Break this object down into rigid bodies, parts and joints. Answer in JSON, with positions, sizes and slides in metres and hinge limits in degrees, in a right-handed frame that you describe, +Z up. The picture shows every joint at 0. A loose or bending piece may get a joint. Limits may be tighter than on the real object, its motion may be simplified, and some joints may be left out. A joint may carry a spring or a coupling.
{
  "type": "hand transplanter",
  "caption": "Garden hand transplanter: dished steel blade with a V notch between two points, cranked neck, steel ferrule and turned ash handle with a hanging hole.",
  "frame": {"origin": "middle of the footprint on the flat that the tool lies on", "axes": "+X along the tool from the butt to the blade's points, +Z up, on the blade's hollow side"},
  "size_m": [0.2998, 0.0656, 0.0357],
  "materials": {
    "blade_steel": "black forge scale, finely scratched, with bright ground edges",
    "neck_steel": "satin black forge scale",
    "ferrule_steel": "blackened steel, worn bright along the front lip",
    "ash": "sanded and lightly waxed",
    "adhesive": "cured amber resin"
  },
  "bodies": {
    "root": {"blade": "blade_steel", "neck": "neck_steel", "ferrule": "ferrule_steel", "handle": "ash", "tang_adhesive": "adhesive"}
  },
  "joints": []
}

==================================================

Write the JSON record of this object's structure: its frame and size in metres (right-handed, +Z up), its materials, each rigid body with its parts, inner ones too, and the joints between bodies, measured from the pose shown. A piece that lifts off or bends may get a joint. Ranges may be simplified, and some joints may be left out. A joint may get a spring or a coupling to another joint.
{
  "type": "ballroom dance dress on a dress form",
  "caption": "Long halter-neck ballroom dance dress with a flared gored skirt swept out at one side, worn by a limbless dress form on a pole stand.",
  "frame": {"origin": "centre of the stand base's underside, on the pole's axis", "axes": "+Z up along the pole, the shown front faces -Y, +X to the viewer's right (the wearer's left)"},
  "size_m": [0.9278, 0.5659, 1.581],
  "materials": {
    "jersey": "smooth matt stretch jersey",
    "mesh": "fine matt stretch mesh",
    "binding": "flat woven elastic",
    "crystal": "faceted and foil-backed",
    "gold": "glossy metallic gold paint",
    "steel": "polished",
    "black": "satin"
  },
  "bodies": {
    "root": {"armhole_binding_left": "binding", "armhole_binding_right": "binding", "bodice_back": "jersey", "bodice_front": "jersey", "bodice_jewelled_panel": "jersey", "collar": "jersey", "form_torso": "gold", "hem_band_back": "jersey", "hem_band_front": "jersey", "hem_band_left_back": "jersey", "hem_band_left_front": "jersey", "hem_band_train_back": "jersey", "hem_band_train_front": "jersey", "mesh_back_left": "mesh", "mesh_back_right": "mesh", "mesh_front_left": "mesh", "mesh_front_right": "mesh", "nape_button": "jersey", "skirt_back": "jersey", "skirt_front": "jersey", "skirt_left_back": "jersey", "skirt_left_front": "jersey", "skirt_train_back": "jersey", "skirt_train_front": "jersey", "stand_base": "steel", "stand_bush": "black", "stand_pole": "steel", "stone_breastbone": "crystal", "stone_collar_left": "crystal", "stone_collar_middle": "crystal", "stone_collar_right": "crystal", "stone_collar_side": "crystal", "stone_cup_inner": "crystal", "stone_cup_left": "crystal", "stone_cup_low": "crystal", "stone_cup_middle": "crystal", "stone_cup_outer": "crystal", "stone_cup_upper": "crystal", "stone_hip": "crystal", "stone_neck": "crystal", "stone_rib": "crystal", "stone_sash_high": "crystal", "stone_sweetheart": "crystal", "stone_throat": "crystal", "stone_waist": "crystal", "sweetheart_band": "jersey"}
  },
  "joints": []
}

==================================================

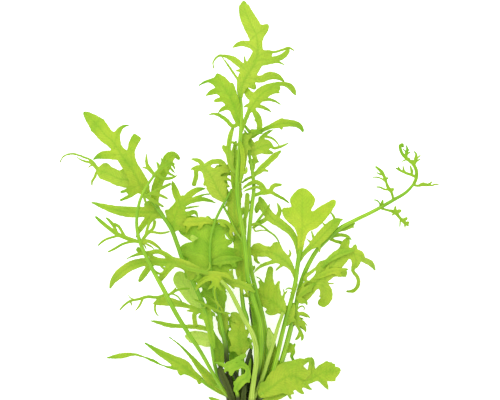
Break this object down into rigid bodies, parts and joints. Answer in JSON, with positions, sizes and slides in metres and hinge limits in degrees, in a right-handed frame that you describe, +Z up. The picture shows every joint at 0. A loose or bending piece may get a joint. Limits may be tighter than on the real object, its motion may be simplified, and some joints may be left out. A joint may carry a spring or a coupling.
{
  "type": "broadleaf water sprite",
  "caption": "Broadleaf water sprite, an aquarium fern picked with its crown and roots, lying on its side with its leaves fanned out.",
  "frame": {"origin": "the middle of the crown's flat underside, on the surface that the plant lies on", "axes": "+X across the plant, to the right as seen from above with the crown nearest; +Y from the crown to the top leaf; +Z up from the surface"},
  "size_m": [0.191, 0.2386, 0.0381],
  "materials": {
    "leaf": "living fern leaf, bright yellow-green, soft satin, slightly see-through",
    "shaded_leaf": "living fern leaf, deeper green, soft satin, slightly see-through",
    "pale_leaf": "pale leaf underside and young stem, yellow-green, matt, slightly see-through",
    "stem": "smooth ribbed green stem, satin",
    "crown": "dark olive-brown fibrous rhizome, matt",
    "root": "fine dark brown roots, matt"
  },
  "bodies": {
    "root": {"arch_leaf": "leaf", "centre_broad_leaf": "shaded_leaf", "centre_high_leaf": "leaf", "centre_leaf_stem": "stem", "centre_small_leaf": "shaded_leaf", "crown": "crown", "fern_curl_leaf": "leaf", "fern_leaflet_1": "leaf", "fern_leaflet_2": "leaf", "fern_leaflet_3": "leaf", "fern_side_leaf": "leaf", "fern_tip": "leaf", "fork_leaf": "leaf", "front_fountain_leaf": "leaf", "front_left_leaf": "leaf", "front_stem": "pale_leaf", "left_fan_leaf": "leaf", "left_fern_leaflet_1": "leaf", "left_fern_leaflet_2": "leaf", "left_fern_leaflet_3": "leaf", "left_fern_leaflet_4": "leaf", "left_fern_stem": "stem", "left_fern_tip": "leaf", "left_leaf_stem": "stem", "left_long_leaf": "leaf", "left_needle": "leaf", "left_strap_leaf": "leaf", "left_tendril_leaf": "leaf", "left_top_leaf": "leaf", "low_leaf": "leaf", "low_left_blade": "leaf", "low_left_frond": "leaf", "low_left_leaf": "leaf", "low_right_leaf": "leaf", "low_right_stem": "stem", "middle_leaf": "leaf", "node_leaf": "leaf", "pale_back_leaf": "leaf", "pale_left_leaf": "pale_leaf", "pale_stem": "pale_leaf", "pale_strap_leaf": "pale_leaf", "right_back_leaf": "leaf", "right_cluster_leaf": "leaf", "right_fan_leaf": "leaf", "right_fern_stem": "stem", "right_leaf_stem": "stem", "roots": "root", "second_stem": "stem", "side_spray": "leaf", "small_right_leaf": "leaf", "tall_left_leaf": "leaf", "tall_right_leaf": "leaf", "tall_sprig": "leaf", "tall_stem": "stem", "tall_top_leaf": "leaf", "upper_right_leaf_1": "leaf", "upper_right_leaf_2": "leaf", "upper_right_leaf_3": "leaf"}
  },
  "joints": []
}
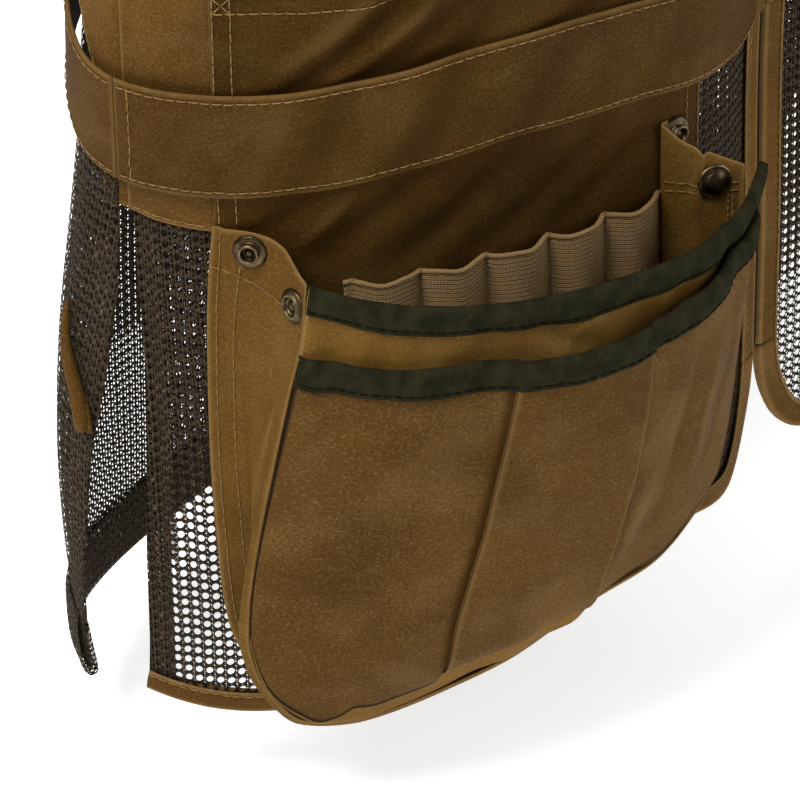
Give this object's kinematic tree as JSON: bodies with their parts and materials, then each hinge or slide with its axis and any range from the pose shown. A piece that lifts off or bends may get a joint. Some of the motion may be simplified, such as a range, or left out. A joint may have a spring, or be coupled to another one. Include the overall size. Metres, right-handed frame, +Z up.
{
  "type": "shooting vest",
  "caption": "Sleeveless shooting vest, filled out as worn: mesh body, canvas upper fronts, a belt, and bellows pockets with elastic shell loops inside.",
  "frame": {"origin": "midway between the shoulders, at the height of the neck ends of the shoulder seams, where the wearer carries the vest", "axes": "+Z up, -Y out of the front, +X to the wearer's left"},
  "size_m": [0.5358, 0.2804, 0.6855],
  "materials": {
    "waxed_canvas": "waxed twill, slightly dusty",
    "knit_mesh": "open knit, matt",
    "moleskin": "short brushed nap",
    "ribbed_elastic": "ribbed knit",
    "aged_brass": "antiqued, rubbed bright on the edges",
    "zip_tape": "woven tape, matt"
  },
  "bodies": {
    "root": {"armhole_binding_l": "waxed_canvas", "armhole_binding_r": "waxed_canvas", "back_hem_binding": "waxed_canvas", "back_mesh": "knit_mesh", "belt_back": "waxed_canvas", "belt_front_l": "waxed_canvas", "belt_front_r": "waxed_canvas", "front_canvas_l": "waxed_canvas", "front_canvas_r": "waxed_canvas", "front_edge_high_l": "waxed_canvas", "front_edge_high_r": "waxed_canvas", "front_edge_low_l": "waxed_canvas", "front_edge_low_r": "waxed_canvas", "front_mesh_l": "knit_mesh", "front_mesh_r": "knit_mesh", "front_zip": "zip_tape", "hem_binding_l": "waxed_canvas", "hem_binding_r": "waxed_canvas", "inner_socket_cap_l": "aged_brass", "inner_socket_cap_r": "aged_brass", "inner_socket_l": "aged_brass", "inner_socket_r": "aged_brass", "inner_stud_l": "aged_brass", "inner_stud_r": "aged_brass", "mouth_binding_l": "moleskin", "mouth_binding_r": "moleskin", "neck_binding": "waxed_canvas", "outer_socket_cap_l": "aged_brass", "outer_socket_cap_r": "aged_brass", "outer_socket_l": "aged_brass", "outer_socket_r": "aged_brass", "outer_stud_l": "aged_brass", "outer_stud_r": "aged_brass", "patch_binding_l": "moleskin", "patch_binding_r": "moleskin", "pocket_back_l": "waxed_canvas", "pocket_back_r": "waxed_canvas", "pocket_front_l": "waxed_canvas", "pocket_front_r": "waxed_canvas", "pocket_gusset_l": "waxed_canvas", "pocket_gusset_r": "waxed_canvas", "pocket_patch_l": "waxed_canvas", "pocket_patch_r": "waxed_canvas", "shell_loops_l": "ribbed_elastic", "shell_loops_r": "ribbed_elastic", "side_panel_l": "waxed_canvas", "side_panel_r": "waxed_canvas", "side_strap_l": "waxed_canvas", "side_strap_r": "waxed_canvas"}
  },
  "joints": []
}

==================================================

▶ What you need to do
Which lines hold the word "each"? Copy every one of them.

▶ Expected output
Write the JSON record of this object's structure: its frame and size in metres (right-handed, +Z up), its materials, each rigid body with its parts, inner ones too, and the joints between bodies, measured from the pose shown. A piece that lifts off or bends may get a joint. Ranges may be simplified, and some joints may be left out. A joint may get a spring or a coupling to another joint.
Give this object's kinematic tree as JSON: bodies with their parts and materials, then each hinge or slide with its axis and any range from the pose shown. A piece that lifts off or bends may get a joint. Some of the motion may be simplified, such as a range, or left out. A joint may have a spring, or be coupled to another one. Include the overall size. Metres, right-handed frame, +Z up.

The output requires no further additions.